<<<<
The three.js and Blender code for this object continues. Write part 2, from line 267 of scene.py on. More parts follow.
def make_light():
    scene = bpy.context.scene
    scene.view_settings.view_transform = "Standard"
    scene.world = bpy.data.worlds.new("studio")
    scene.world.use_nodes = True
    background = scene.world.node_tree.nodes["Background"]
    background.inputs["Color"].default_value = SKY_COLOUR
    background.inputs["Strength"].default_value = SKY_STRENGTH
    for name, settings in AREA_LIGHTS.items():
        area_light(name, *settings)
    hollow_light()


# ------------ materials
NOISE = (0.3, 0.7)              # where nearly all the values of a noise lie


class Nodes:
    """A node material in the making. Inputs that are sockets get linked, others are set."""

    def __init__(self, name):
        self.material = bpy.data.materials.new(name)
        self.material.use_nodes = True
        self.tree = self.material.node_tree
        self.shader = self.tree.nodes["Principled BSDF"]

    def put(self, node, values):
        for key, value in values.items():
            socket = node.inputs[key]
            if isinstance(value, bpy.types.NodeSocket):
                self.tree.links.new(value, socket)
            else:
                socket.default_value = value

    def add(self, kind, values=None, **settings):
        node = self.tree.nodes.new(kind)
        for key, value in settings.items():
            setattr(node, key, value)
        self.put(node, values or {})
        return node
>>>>
**TASK DETAILS:** Track down every line holding the string "scene" and copy it.

**ANSWER FOR THIS EXERCISE:**
The three.js and Blender code for this object continues. Write part 2, from line 267 of scene.py on. More parts follow.
    scene = bpy.context.scene
    scene.view_settings.view_transform = "Standard"
    scene.world = bpy.data.worlds.new("studio")
    scene.world.use_nodes = True
    background = scene.world.node_tree.nodes["Background"]